Kudos for your intuition but damn I’m sorry. He’s not even good at being a dishonest cheat. Only you know if this is worth addressing via couples counseling but step one is he has to own the whole truth.
Yup. He cheated. 100%. And if for some reason he didn’t actually get physical with her, he sure lied a lot as if he had. Either way, he violated your trust.
As far as driving an hour or hour and half out of the way, that’s really not that big of a deal; I may be biased as an uber driver, but I drive 200 or more everyday. But sleeping somewhere he didn’t want you to know about… that IS a big deal.
He lied to begin with so no don’t trust this man
You knew the answer the moment you saw his location the morning he checked out.
TO WHOM IT MAY CONCERN. TRUST YOUR WOMAN INSTINCTS HE IS A DOG AND ALL MEN ARE DOGS YOU KNOW WHAT WE WANT AND THAT’S ALL. TO THE STORY
Usually the simplest reason is the most correct. Sounds like a very convoluted story and makes no sense. Also sounds like you got all the evidence you need to prove that he lied and is not being truthful.
You don’t need any confirmation or photo evidence of the sex act occurring. So sorry you are going through this op.
Yup, he cheated
The fact that he wasn’t honest up front when asked makes it very likely he was not innocent in his activities unfortunately. If he wanted to catch up with a friend why wouldn’t he mention it to you? Also, sleeping over at someone’s house an hour away is suspicious as well. I think you’ve got your answer. There was zero reason for him to lie in the first place unless he was cheating and/or knew you wouldn’t be cool with his plans.

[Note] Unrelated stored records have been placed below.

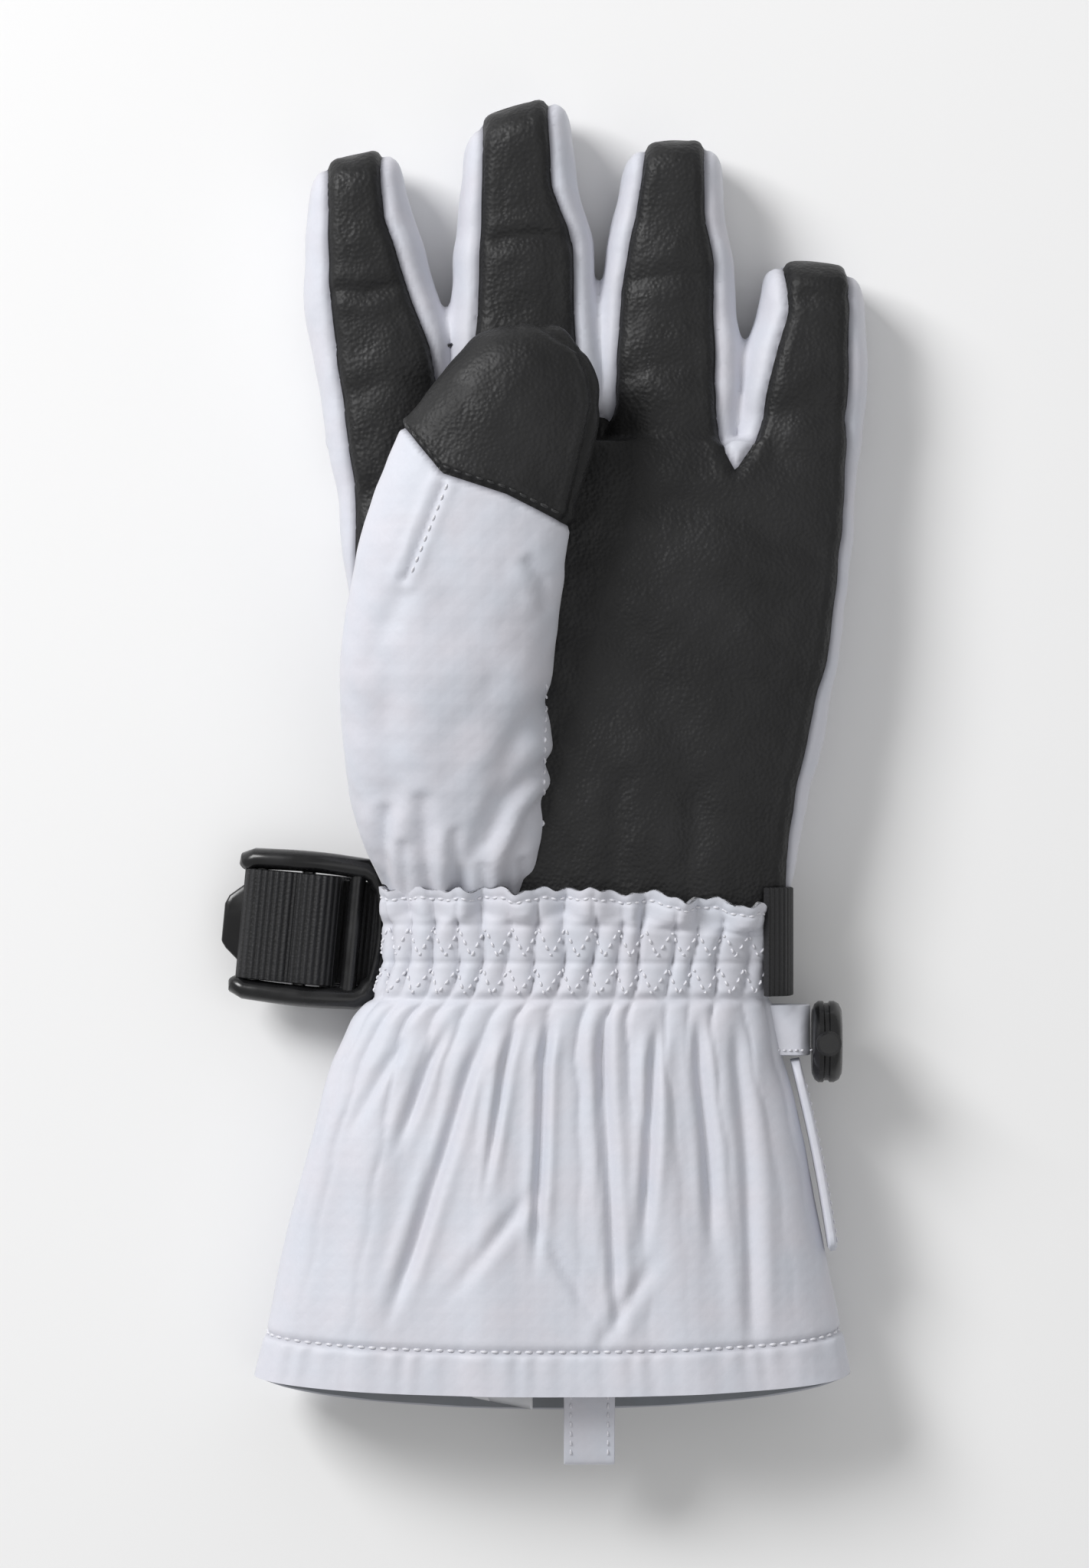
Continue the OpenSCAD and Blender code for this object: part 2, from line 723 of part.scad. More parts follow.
module finger_fill(f) {
    color(padding)
        patch(tip_at(f), tip_pole_rows, round_angles, d_fill, d_fill + fill_t, wrap = true, pole = true);
}

module finger_lining(f) {
    color(fleece)
        patch(tip_at(f), tip_pole_rows, round_angles, d_lining, d_inside, wrap = true, pole = true);
}

// The glove's frame: the box's middle goes to the origin
x_low = anchor_x - 2 * bar_pitch - bar_d / 2 - tab_reach;
x_high = root_x(3) + fingers[3][3] + little_w / 2;
y_low = loop_at.y - loop_reach * cos(loop_droop) - loop_r - loop_t / 2;
y_high = palm_len + middle_len;
frame_shift = [-(x_low + x_high) / 2, -(y_low + y_high) / 2, 0];

// Puts a piece in the glove's frame
module place() {
    translate(frame_shift)
        children();
}

place() palm_panel();
place() back_panel();
place() fourchettes();
place() thumb_gusset();
place() hand_fill();
place() hand_lining();
place() cuff_shell();
place() wrist_elastic();
place() cuff_hem();
place() cuff_lining();
place() drawcord();
place() strap();
place() buckle_anchor();
place() buckle_frame();
place() strap_wrap();
place() strap_tail();
place() lock_loop();
place() lock_body();
place() lock_spring();
place() lock_plunger();
place() pull_tab();
place() hang_loop();
place() care_label();
place() thumb_sleeve();
place() thumb_front();
place() thumb_cap();
place() thumb_fill();
place() thumb_lining();
place() finger_front(0);  // index_front
place() finger_gusset(0);  // index_gusset
place() finger_back(0);  // index_back
place() finger_fill(0);  // index_fill
place() finger_lining(0);  // index_lining
place() finger_front(1);  // middle_front
place() finger_gusset(1);  // middle_gusset
place() finger_back(1);  // middle_back
place() finger_fill(1);  // middle_fill
place() finger_lining(1);  // middle_lining
place() finger_front(2);  // ring_front
place() finger_gusset(2);  // ring_gusset
place() finger_back(2);  // ring_back
place() finger_fill(2);  // ring_fill
place() finger_lining(2);  // ring_lining
place() finger_front(3);  // little_front
place() finger_gusset(3);  // little_gusset
place() finger_back(3);  // little_back
place() finger_fill(3);  // little_fill
place() finger_lining(3);  // little_lining
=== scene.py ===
"""A grey and black ski glove, palm side up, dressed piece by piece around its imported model."""

import json
import logging
import math
from dataclasses import dataclass
from enum import Enum
from typing import Callable

import bmesh
import bpy
import numpy as np
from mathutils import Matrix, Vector
from mathutils.bvhtree import BVHTree

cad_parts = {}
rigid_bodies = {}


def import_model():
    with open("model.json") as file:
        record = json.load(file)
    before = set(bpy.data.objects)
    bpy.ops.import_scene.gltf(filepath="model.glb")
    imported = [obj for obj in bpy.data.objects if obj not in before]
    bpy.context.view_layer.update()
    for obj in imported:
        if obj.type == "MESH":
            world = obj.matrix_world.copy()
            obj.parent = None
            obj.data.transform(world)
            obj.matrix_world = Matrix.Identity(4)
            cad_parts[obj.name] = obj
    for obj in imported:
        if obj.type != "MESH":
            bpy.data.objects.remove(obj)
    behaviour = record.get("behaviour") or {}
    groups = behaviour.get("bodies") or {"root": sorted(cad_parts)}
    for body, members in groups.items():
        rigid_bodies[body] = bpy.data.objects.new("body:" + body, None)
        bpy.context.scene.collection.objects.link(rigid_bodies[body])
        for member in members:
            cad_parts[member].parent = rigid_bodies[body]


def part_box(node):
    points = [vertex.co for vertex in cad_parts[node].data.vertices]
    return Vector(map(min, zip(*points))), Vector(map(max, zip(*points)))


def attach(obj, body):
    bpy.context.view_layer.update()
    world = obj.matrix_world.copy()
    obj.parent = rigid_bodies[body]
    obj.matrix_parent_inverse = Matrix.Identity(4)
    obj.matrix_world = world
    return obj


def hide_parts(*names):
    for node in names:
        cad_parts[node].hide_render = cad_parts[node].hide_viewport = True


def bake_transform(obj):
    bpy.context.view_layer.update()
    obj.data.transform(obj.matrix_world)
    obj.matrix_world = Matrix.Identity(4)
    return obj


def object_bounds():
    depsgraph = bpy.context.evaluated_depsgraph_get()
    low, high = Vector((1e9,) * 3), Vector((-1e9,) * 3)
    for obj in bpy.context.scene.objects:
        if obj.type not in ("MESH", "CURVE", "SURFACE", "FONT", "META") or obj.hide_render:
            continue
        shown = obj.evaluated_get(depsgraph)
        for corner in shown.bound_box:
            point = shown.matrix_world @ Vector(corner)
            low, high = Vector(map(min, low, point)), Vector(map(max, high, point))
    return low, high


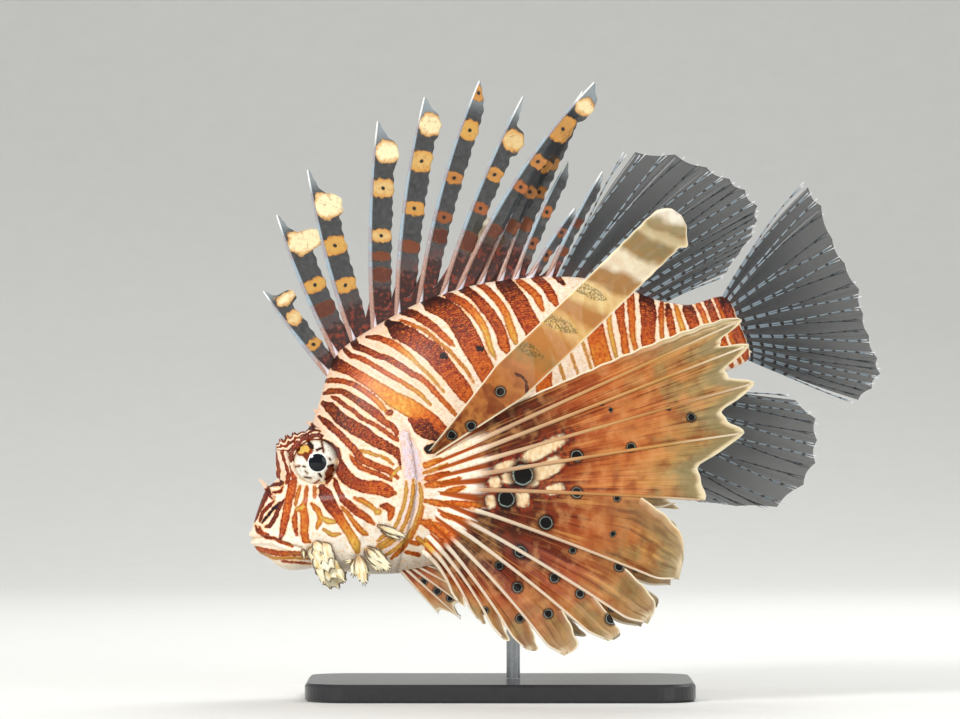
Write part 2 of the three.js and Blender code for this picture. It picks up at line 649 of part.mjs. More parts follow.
addPart(fish, 'spiny_dorsal_fin', spinyDorsal(), FIN, 0.5);
addPart(fish, 'soft_dorsal_fin', midlineFin(SOFT_DORSAL_RAYS, layOnBack), CLEAR_FIN, 0.4);
addPart(fish, 'tail_fin', midlineFin(TAIL_RAYS, layOnTail), CLEAR_FIN, 0.4);
addPart(fish, 'anal_fin', midlineFin(ANAL_RAYS, layOnBelly, -1), CLEAR_FIN, 0.4);

for (const [name, side, rays] of [['left', -1, LEFT_PECTORAL_RAYS], ['right', 1, RIGHT_PECTORAL_RAYS]]) {
  addPart(fish, `gill_cover_${name}`, buildGillCover(side), SKIN, 0.45);
  addPart(fish, `eye_${name}`, eyeBall(side, 0), EYE_WHITE, 0.1);
  addPart(fish, `pectoral_fin_${name}`, pectoralFin(rays, side), FIN, 0.45);
  addPart(fish, `pelvic_fin_${name}`, pelvicFin(side), FIN, 0.45);
}

// Stand: a flat base and one rod up to the belly
function roundedPlate({ length, width, height, corner, bevel }) {
  const halfX = length / 2 - bevel;
  const halfY = width / 2 - bevel;
  const shape = new THREE.Shape();
  shape.moveTo(-halfX + corner, -halfY);
  shape.lineTo(halfX - corner, -halfY);
  shape.absarc(halfX - corner, -halfY + corner, corner, -Math.PI / 2, 0);
  shape.absarc(halfX - corner, halfY - corner, corner, 0, Math.PI / 2);
  shape.absarc(-halfX + corner, halfY - corner, corner, Math.PI / 2, Math.PI);
  shape.absarc(-halfX + corner, -halfY + corner, corner, Math.PI, 1.5 * Math.PI);
  const plate = new THREE.ExtrudeGeometry(shape, {
    depth: height - 2 * bevel,
    bevelThickness: bevel,
    bevelSize: bevel,
    bevelSegments: 1,
    curveSegments: 6,
  });
  return solidOf(plate.translate(0, 0, bevel));
}

function standRod() {
  const belly = new THREE.Vector3(ROD.along, 0, bellyLine(ROD.along));
  fish.updateMatrixWorld(true);
  const top = belly.applyMatrix4(fish.matrixWorld);
  const foot = BASE.height + GAP;
  const height = top.z + 6 - foot;
  const rod = new THREE.CylinderGeometry(ROD.diameter / 2, ROD.diameter / 2, height, 16);
  rod.rotateX(Math.PI / 2).translate(top.x, 0, foot + height / 2);
  const inFish = solidOf(rod.applyMatrix4(fish.matrixWorld.clone().invert()));
  return largestBody(inFish.subtract(bodyGrown));
}

addPart(model, 'stand_base', roundedPlate(BASE), 0x2b2b2d, 0.4);
addPart(fish, 'stand_rod', standRod(), 0x9a9ca0, 0.3);

export default model;
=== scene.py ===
import math

import bpy
import numpy as np
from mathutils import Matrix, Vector


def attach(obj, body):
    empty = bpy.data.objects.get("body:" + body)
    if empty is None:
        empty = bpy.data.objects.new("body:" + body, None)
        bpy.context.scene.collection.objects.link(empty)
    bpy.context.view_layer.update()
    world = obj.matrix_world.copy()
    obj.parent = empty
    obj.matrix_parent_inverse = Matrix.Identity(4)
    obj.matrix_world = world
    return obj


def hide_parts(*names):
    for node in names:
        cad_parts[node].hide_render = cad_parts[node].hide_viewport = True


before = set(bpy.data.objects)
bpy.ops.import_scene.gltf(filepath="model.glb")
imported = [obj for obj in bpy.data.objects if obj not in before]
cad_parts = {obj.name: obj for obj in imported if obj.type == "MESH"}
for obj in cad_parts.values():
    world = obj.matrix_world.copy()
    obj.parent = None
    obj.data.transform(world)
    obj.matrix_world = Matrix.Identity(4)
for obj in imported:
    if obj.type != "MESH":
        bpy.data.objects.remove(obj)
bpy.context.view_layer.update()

# The fish is laid out level, in millimetres: s back from the lips, y to its right, h up.
# It is then tipped nose down and set over the middle of the stand's base.
pose = {"pitch": 22, "lips": (-108.2, 0, 70.4)}
milli = 0.001


def toWorld(points):
    turn = math.radians(pose["pitch"])
    s, y, h = np.asarray(points, float).T
    x = s * math.cos(turn) - h * math.sin(turn) + pose["lips"][0]
    z = s * math.sin(turn) + h * math.cos(turn) + pose["lips"][2]
    return np.stack([x, y + pose["lips"][1], z], 1) * milli


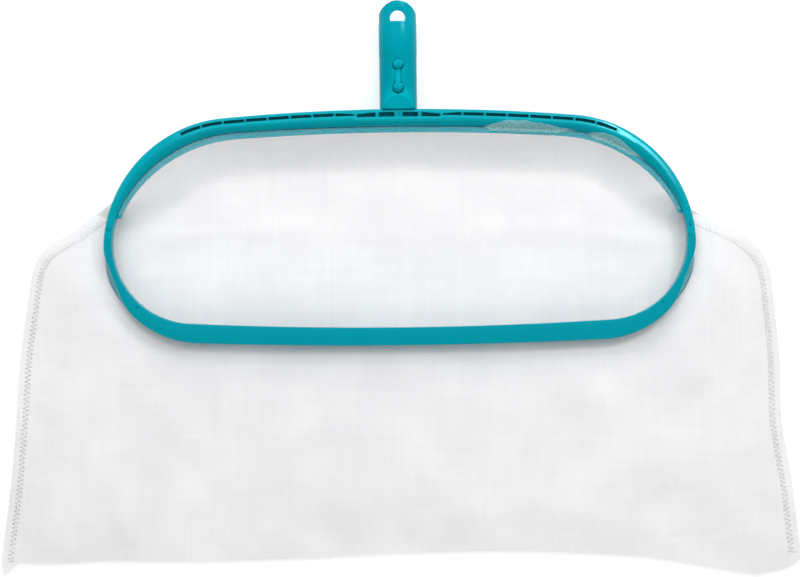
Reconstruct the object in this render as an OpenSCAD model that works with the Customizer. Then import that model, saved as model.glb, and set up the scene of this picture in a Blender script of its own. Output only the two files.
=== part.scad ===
// Leaf skimmer net: a moulded ring on a pole tongue, with a deep mesh bag lying flat behind it.
// It lies on its back: the handle points to +Y and the ring's mouth faces +Z.

/* [Ring outline] */
// Outer edge of the ring below its centre
outer_low = 84.6; // [82:0.1:88]
// Outer edge: radius of the nearly straight lower bar
outer_bar_r = 3700; // [3000:100:4200]
// Outer edge: low corner radius and turn, high corner radius and turn
outer_corners = [71.4, 93.3, 97.1, 79.5]; // [60:0.1:100]
// Inner edge of the rigid band below the ring's centre
band_low = 71.4; // [69:0.1:74]
// Band's inner edge: radius of the lower bar
band_bar_r = 2830; // [2600:10:3000]
// Band's inner edge: low corner radius and turn, high corner radius and turn
band_corners = [59.5, 117.2, 103.9, 56.2]; // [50:0.1:120]
// Inner edge of the net strip below the ring's centre
inner_low = 71.2; // [69:0.1:74]
// Strip's inner edge: radius of the lower bar
inner_bar_r = 2600; // [2400:10:2800]
// Strip's inner edge: low corner radius and turn, high corner radius and turn
inner_corners = [56.4, 118.2, 104.1, 54.6]; // [50:0.1:120]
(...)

Trust your gut, if he can lie that easily why would you believe he’s telling the truth now lol
OP your intuition is correct. He was NOT upfront with you at all and lied multiple times… I’m sorry hun I think you know what comes next. You will not hear from Stephanie so don’t plan on it
I’m sorry your husband cheated 🙁 that sucks.
If he was being truthful, then he would have told you about not staying at the hotel.
Lie low like you have swallowed the whole story and get a lawyer and your shit together.